Aus verschiedenen Gründen gelangten in die Bibliothek immer wieder Bücherbestände aus öffentlichen Einrichtungen, wie der Wiener Universitätsbibliothek (1756) oder der Wiener Stadtbibliothek (1780). Eine große Bestandserweiterung erfuhr die Bibliothek auch durch die Klosteraufhebungen unter Joseph II. (reg. 1780-1790). Schließlich sind die zahlreichen Büchersammlungen der Mitglieder des Hauses Habsburg selbst zu nennen, die über mehrere Jahrhunderte hinweg die Bestände bereicherten. So befinden sich in der Österreichischen Nationalbibliothek die Bibliothek aus Schloss Ambras, die 1665 nach dem Erlöschen der tirolischen Linie der Habsburger zu einem großen Teil nach Wien gebracht wurde, Teile der Grazer Schlossbibliothek der steirischen Linie der Habsburger (1758) und die habsburgische Familien-Fideikommissbibliothek (1920), letztgenannte im Bildarchiv.
Der umfangreiche Bestand an historischen Zeitungen und Zeitschriften enthält unter anderem das 1703 gegründete Wiennerische Diarium, das noch heute als Wiener Zeitung fortbesteht und somit als älteste noch erscheinende Tageszeitung der Welt gilt.

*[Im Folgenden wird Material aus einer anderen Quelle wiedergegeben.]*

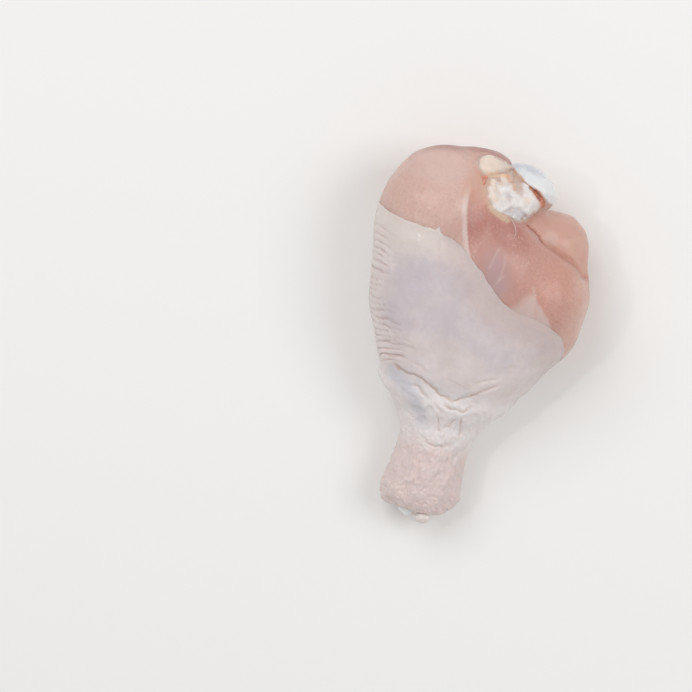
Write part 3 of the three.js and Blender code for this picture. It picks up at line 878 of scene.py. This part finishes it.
ankle = {
    "voxel": 0.2,
    "smoothing": 16,
    "ring": {"count": 5, "seed": 3, "start": 170, "step": 58, "radius": 6.7, "height": 8.8, "low": 3.8},
    "stub": {"from": 6, "to": 3.3, "radii": [1.4, 1.6, 1.5, 1.1]},
}
tendonLook = {
    # Tendon cut across: pearly white cord with fine strands
    "name": "cutTendon",
    "colour": "#eae2dc",
    "clouds": [{"size": (0.6, 2.5, 0.6), "colour": "#d8c5bd", "amount": 0.6}],
    "tints": [],
    "relief": [{"size": (0.35, 2.5, 0.35), "depth": 0.08, "detail": 2}],
    "roughness": (0.26, 0.4),
    "depth": {"weight": 0.3, "spread": (1.0, 0.8, 0.65), "reach": 0.9},
    "film": {"weight": 0.35, "roughness": 0.08},
}


def makeTendon():
    bm = withModifiers(copyOfNode("ankle_tendon"), *remeshed(ankle["voxel"], ankle["smoothing"]))
    places, normals = readPlaces(bm)
    moveAlong(bm, normals, 0.12 * uneven(places, (0.8, 3, 0.8), 9, 2))
    return bm


def makeAnkleStubs():
    ring, stub = ankle["ring"], ankle["stub"]
    bm = bmesh.new()
    draws = np.random.default_rng(ring["seed"]).uniform(-0.5, 0.5, (ring["count"], 3))
    for number, (stray, thicker, longer) in enumerate(draws.tolist()):
        angle = math.radians(ring["start"] + number * ring["step"] + 22 * stray)
        size = 1 + 0.55 * thicker
        end = stub["to"] + 0.5 * longer
        x = ring["radius"] * math.cos(angle)
        z = max(ring["height"] + ring["radius"] * math.sin(angle), ring["low"])
        ends = [(0.9 * x, stub["from"], z), (x, (stub["from"] + end) / 2, z), (x * 0.97, end, z)]
        strand(bm, [at(*spot) for spot in smoothPath(ends, 4)], [size * radius for radius in stub["radii"]], 0.7)
    return withModifiers(closed(bm), smoothLevels(2))


# Skin: a thin sleeve with folds round the neck and a thin wet edge

skin = {
    "levels": 2,
    "wall": 0.6,
    "smoothing": 2,
    "rim": {"reach": 7, "more": 12, "thin": 0.06, "thick": 0.4, "wave": 0.4, "shred": (-18.9, 2.4, 0.4), "mouthReach": 5, "mouthRest": 0.45},
    "wobble": {"size": 3.2, "reach": 0.55},
    "folds": [
        {
            "line": [
                (-22.5, 50.4), (-20.4, 49.1), (-18, 47.4), (-15.4, 46.8), (-12.4, 47.3), (-9, 46), (-5.6, 44.4),
                (-2.5, 42.8), (1.3, 42.2), (3, 42.7), (5, 44.1), (8.6, 46.4), (12.3, 49.4), (16, 52.6),
            ],
            "depth": 0.5, "width": 0.6, "fade": 0.1,
        },
        {"line": [(-14.6, 43.6), (-10.7, 43.2), (-7, 41.4), (-4.5, 39.6)], "depth": 0.4, "width": 0.6},
        {"line": [(-15.4, 41), (-12.4, 40.4), (-9, 39.4)], "depth": 0.22, "width": 0.5},
        {"line": [(-2.6, 40), (2, 39.6), (6.2, 40), (9.6, 42.9)], "depth": 0.5, "width": 0.6},
        {"line": [(-3.5, 48.9), (0.7, 47.9), (4.2, 47.3)], "depth": 0.16, "width": 0.5},
        {"line": [(-16, 50.6), (-12, 50), (-8, 48.4)], "depth": 0.2, "width": 0.5},
        {"line": [(5.2, 49.3), (8.5, 50.4), (11.6, 52.2), (15.4, 54.8)], "depth": 0.26, "width": 0.5},
        {"line": [(-4.3, 40), (-2.1, 37.9), (0.4, 37.1)], "depth": 0.35, "width": 0.55},
        {"line": [(0.9, 32.2), (3.4, 33.8), (4.7, 37.2)], "depth": 0.4, "width": 0.55},
        {"line": [(6.2, 39.6), (6.6, 36.7), (7.4, 32.8), (7.2, 29)], "depth": 0.4, "width": 0.55},
        {"line": [(-1.6, 37), (-0.6, 33.6), (0.6, 30)], "depth": 0.35, "width": 0.6},
        {"line": [(-27.5, 53.9), (-24, 55.4), (-20, 56.8)], "depth": 0.35, "width": 0.55},
        {"line": [(-25.5, 50.6), (-21, 51), (-17, 52.4)], "depth": 0.35, "width": 0.55},
        {"line": [(-22.4, 53.6), (-18, 54.6), (-14, 55.4)], "depth": 0.22, "width": 0.5},
        {"line": [(14.4, 56.1), (20.4, 60)], "depth": 0.14, "width": 0.6},
        {"line": [(-5, 27.4), (-1, 26), (3, 26.4), (7, 28.4)], "depth": 0.35, "width": 0.6},
        {"line": [(-7, 21), (-2.5, 19.6), (1.5, 20.2)], "depth": 0.35, "width": 0.6},
    ],
    "wrinkles": {"spacing": 2.15, "depth": 0.6, "low": 47, "high": 94, "lowSlope": 0.15, "highSlope": -0.35},
    "flatBand": [(-20, 46.5), (-11.3, 40.2), (-6, 33)],
    "lumps": {"size": (3.4, 4.2, 3.4), "height": 0.5, "from": 50, "to": 40},
    "crinkles": [
        {"size": (8, 2.5, 8), "depth": 0.35, "from": 34, "to": 22, "seed": 31},
        {"size": (3, 8, 5), "depth": 0.25, "from": 42, "to": 32, "seed": 33},
    ],
    "blue": [
        ((-24, 73.5), (4, 8)), ((-13.5, 75), (5, 7)), ((-8.5, 78.5), (5, 4)), ((-10.5, 68.5), (4, 5)),
        ((2.5, 66), (5, 4)), ((11, 62), (4, 5)), ((-20.5, 67), (3, 4)), ((-14, 40), (3, 9)),
    ],
}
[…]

Bedeutend ist auch die Sammlung an historischen Einblattdrucken, Herrscherpatenten, Zirkularen und Dekreten, einzigartig der Bestand an Flugblättern und Amtsdruckschriften zur Revolution 1848.
Der Sammlungsbestand wird ständig erweitert: Neben der Komplettierung der historischen Bestände durch Neuerwerbungen und Schenkungen werden auch bibliophile zeitgenössische Druckwerke vor allem österreichischer Buchkünstlerinnen und Buchkünstler angekauft.